A terme, entre 2000 et 3000 emplois horlogers au moins seraient menacés. Keystone Archive

A l'heure du Salon mondial de Bâle et Zurich, l'horlogerie suisse a des ratés.

Le produit fini éternue. Et les fournisseurs, eux, s’enrhument.

Certes, l’horlogerie suisse a exporté pour 10,6 milliards de francs en 2002. Mais depuis le début de l’année, le recul est net.

Au point que, estiment les spécialistes de la branche, ce serait un miracle si les ventes atteignaient 8 milliards de francs en 2003.

Pour les horlogers, ce ralentissement est grave. Mais, pour nombre de sous-traitants, il risque d’être mortel.

Chez les boîtiers, cadraniers, sertisseurs, décolleteurs et autres fabricants de pignons de l’arc jurassien, l’humeur est sombre. Les carnets restent désespéramment vides.

Des dizaines de PME en difficulté

«Nous avons l’impression que les entreprises horlogères sont entrées en hibernation», raconte le patron d’une PME qui tient à garder l’anonymat.

«Elles nous ont poussés à investir dans de l’équipement industriel pour satisfaire leurs besoins, il y a deux ans à peine, poursuit-il. Aujourd’hui, elles ne nous passent plus une seule commande.»

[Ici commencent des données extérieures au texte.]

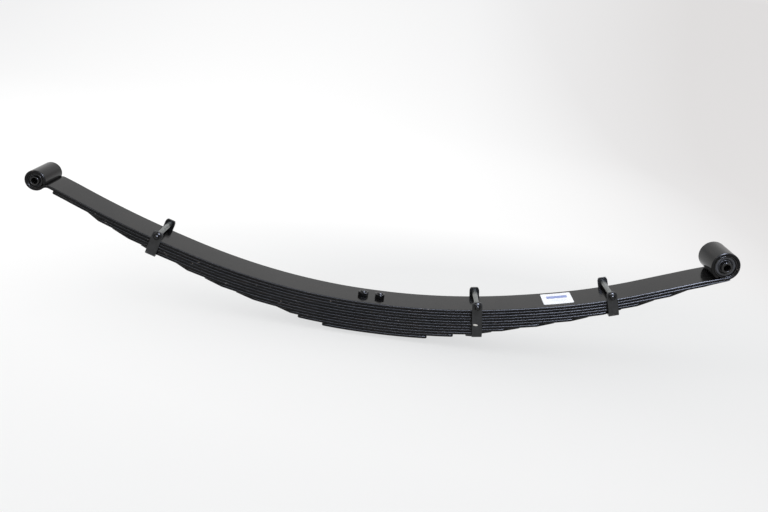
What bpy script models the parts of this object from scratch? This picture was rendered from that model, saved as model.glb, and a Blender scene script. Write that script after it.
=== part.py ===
"""Semi-elliptic leaf spring: eleven leaves, two centre bolts, three bolted clips and two bonded eye bushings.

The spring is built in metres with +Z up and +X towards the fixed front eye. The origin is on the axle seat, the
underside of the shortest leaf, midway between the two centre bolts. Every leaf follows the line of the main leaf's
top face at its own depth, and all leaves share the same facet stations so that they nest with an even gap.
"""

import math

import bmesh
import bpy
from mathutils import Matrix, Vector

MM = 0.001

# Leaves
LEAF_W = 76.2 * MM
LEAF_T = 5.9 * MM
LEAF_GAP = 0.3 * MM
LEAF_EDGE = 1.2 * MM
LEAF_COUNT = 11
PITCH = LEAF_T + LEAF_GAP
STACK = LEAF_COUNT * PITCH - LEAF_GAP

# Line of the main leaf's top face: lengths of run and their radii, outwards from the centre (0 is straight)
REAR_RUNS = ((375 * MM, 1335 * MM), (58 * MM, 3170 * MM), (207 * MM, 2000 * MM), (42 * MM, -880 * MM))
FRONT_RUNS = (
    (300 * MM, 1480 * MM), (80 * MM, 3200 * MM), (190 * MM, 1330 * MM), (100 * MM, 0.0), (67 * MM, -1150 * MM),
)
SEAT_HALF = 30 * MM
SEAT_STRIP = (-5.4 * MM, 6.2 * MM)
SEAT_RISE = 0.1 * MM
REAR_STEP = 50 * MM
FRONT_STEP = 54 * MM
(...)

«Je ne sais plus comment je vais faire pour payer mon personnel, dont une partie est déjà au chômage partiel, regrette ce patron de PME. Pour l’instant, je ne veux pas licencier. Car j’espère que les salons horlogers feront naître du travail.»

Et de conclure: «En attendant, j’ignore comment je vais honorer les intérêts des prêts qui m’ont été consentis pour mes équipements».

Cette PME n’est pas une exception. Et de loin. Elles sont des dizaines dans ce cas.

Des milliers d’emplois menacés

Les estimations les plus optimistes parlent d’une perte probable de 2000 à 3’000 emplois, à terme. Car le marché est en train de s’effondrer.

La preuve? Aujourd’hui, n’importe quelle commande est acceptée, même la plus petite. Mieux, elle est quasiment réalisée avant d’avoir été passée.

Il y a 18 mois encore, il fallait compter avec des délais quasiment impossibles à respecter.

Et la situation ne devrait pas changer à très court terme. Certes, la conjoncture et la situation politique internationales pèsent d’un poids certain. Mais ce n’est pas la seule explication.

Un repli sur les valeurs sûres

Lorsque la situation était excellente, il y a deux ans et en partie l’an dernier, de nombreuses marques horlogères ont passé du segment moyen au segment du luxe.

Ainsi, en sertissant de l’acier, on a fait augmenter les prix de montres. Elles sont passées à 4000 voire 5000 francs, alors qu’elles se vendaient généralement entre 400 et 1000 francs.

Mieux, tout se vendait et en quantités. C’était le pactole. Mais la conjoncture a ralenti et les inquiétudes sont apparues.

Dans de telles circonstances, les acheteurs se rabattent sur les valeurs sûres, sur le luxe. Or, les marques à forte pérennité ne sont pas si nombreuses.

Résultat: tout s’est brusquement arrêté pour les autres marques qui se sont mises à stocker leur production en attendant de pouvoir l’écouler.

Plus personne n’a d’argent

Mais ce qui dort dans les stocks coûte cher. Alors, on a forcé la main des détaillants dans les marchés. On a rempli le ‘pipe-line’ pour pouvoir annoncer de bons résultats et transférer le risque chez les autres.

Mais, aujourd’hui, les autres n’ont plus d’argent. Ils sont dégoûtés. Au point que bon nombre d’entre eux ne veulent même plus venir au Salon de Bâle.

Cette situation est si grave que les promoteurs du Salon ont été contraints de publier un communiqué pour affirmer que la manifestation avait bel et bien lieu.

Elle s’ouvre donc jeudi, dans la douleur pour beaucoup d’exposants. Qui risquent bien d’y jouer leur survie.